Task goal:
Find the lines holding the word "this" and collect them.

Provided entries:
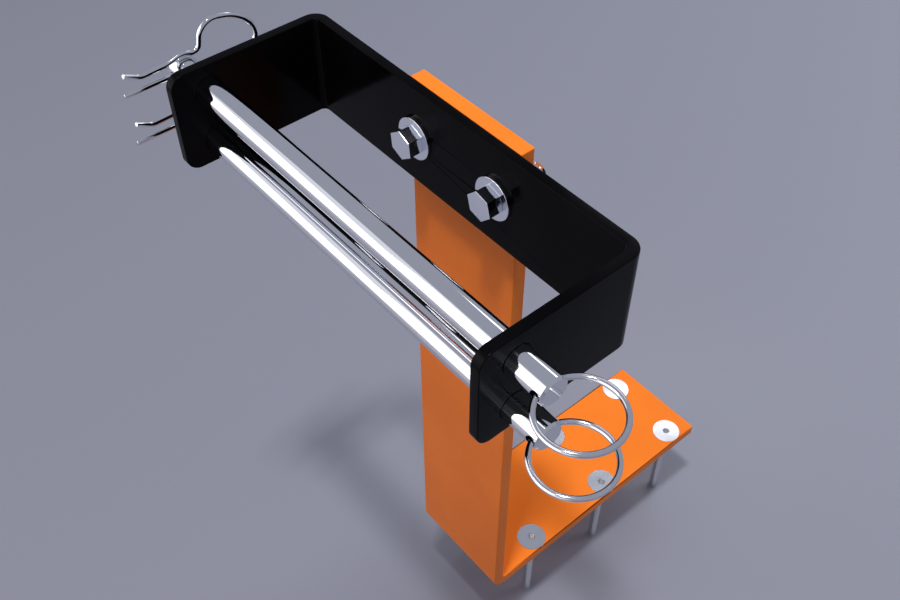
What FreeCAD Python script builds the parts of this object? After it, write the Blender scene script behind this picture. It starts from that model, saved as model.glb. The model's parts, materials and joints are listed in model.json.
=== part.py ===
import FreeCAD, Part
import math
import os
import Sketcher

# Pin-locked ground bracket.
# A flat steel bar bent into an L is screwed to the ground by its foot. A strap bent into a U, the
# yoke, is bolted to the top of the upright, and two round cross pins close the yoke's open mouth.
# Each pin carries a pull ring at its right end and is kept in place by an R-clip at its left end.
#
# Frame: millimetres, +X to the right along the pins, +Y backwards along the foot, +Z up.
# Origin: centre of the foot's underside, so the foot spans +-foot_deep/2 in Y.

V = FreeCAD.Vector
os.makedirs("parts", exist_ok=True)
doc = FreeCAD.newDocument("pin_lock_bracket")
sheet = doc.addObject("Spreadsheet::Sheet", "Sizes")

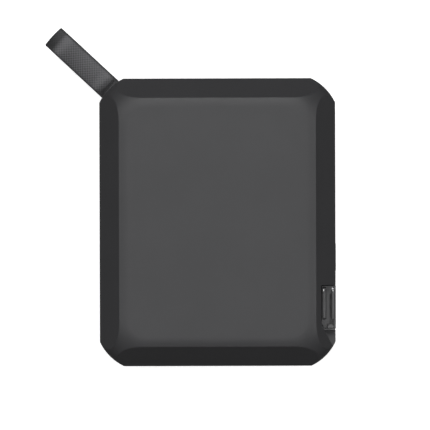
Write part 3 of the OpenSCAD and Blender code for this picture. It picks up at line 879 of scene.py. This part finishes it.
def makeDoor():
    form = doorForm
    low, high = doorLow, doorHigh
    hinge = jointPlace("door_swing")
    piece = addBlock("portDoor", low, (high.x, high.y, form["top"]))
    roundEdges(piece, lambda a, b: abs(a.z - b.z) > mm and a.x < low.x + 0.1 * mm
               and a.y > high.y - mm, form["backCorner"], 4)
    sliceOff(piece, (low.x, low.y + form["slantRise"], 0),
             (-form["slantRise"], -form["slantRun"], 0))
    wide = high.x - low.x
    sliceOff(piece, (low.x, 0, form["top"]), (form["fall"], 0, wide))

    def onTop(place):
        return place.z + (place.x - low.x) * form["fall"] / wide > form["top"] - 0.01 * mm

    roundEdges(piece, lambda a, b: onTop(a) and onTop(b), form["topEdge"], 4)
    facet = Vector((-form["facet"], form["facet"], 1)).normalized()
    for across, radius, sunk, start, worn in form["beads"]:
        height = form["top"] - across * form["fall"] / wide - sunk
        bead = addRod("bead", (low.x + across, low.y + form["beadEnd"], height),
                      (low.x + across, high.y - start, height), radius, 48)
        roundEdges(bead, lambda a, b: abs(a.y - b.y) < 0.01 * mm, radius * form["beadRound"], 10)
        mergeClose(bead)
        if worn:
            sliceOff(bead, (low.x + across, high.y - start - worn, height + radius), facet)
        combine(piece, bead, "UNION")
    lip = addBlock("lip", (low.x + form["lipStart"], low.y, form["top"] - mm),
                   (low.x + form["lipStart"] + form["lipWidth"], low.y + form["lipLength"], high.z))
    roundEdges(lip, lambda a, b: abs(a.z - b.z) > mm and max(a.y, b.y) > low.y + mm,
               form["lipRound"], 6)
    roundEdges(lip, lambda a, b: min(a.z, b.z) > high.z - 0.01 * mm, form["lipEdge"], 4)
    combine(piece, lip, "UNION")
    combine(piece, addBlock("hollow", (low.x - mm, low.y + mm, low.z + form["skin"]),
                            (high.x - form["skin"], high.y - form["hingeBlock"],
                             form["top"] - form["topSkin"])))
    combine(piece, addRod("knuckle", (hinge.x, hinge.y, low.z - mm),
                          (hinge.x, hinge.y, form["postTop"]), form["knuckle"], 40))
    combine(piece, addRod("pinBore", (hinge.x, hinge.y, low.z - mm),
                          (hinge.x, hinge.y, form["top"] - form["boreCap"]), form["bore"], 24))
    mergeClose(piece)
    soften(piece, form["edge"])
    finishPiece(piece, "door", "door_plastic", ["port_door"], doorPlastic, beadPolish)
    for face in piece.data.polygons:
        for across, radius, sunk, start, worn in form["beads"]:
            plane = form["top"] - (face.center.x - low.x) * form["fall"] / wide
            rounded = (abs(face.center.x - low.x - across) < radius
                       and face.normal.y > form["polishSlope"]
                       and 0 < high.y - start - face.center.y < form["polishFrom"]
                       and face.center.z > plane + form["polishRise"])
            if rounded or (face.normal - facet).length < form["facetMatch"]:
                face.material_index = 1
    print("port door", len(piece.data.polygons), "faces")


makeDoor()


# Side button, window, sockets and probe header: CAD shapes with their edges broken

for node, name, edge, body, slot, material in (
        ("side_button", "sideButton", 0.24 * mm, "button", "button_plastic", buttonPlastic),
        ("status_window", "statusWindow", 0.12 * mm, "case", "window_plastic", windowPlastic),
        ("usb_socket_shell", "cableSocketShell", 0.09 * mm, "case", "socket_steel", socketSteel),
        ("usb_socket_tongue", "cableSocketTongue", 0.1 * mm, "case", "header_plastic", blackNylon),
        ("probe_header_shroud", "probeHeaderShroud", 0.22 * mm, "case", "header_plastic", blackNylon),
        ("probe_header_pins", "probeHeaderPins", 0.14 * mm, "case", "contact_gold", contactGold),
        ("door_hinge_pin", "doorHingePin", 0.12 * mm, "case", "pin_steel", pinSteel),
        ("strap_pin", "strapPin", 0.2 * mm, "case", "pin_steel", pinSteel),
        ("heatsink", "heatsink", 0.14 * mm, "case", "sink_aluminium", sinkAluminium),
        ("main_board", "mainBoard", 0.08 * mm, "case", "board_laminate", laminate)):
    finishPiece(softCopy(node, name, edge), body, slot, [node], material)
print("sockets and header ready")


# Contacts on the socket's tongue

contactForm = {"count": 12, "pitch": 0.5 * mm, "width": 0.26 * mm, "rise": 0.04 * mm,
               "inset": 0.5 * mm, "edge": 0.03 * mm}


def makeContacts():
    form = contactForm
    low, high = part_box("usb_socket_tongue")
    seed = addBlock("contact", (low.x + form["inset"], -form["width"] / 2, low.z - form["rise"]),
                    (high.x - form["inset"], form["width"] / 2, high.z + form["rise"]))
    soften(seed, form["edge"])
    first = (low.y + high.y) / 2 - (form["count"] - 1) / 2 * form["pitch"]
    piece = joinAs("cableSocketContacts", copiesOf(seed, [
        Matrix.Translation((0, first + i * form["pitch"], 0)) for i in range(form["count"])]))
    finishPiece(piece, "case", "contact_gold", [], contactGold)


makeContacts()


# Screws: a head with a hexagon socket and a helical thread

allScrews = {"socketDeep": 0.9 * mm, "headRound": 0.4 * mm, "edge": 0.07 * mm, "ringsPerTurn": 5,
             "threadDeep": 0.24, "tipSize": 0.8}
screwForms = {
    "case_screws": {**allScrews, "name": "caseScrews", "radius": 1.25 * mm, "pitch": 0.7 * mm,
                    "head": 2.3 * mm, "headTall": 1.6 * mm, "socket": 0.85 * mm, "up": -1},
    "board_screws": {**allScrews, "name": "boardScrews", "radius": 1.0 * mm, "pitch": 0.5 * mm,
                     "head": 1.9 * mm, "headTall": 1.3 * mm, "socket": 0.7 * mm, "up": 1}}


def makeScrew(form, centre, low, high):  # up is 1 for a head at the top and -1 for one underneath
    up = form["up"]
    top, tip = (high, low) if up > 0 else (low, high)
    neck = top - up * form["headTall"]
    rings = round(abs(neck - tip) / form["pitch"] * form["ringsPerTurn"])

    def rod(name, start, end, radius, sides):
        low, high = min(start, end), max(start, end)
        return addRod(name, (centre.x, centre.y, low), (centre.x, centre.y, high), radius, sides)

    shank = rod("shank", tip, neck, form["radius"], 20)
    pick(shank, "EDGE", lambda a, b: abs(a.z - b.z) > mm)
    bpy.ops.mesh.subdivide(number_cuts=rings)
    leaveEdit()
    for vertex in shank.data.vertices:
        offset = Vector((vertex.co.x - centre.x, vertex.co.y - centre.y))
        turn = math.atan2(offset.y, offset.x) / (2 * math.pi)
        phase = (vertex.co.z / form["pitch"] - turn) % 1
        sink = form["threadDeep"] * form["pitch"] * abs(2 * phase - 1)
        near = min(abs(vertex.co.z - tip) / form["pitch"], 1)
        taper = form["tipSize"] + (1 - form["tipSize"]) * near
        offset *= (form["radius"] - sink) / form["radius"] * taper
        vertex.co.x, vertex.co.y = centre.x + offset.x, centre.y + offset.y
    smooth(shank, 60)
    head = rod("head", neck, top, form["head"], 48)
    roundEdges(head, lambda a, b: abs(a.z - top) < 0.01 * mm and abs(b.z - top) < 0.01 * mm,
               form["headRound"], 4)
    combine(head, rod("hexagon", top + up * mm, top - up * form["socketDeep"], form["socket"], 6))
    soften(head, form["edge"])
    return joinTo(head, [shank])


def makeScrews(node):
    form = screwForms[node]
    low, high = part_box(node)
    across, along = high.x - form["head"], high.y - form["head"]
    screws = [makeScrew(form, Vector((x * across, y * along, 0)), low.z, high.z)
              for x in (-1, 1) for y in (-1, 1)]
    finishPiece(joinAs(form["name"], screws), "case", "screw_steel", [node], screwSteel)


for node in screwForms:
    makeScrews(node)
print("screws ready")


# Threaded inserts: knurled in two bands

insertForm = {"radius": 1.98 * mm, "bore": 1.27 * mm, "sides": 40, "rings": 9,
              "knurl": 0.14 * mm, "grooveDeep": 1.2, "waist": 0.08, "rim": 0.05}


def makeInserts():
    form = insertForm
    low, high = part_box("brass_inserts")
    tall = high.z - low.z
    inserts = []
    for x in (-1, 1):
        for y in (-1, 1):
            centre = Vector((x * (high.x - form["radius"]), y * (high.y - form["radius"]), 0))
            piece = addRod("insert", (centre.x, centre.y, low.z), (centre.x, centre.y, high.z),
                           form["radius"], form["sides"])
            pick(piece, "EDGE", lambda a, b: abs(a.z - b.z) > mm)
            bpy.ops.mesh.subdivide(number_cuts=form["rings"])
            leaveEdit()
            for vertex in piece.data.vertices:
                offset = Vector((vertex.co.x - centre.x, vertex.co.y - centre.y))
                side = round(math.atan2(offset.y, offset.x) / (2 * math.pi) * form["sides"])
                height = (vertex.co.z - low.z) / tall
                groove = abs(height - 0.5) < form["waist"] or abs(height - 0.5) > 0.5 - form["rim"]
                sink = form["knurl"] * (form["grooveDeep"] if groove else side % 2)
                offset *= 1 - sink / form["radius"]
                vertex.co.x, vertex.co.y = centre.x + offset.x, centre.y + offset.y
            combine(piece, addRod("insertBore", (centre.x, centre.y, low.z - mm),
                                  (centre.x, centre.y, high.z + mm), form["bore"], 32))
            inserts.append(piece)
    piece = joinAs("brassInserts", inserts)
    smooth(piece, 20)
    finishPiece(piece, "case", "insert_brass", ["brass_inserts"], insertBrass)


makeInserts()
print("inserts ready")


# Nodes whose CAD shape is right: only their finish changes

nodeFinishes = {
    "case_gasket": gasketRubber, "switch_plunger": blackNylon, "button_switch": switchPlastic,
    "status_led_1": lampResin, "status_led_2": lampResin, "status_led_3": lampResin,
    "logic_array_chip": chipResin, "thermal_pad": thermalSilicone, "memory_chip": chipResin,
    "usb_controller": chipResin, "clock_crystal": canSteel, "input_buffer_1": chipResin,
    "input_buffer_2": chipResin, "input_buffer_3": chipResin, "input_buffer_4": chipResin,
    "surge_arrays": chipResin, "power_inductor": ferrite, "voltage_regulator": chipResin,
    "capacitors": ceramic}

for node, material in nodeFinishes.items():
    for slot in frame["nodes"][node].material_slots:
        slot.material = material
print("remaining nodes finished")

Response to the task:
What FreeCAD Python script builds the parts of this object? After it, write the Blender scene script behind this picture. It starts from that model, saved as model.glb. The model's parts, materials and joints are listed in model.json.
Write part 3 of the OpenSCAD and Blender code for this picture. It picks up at line 879 of scene.py. This part finishes it.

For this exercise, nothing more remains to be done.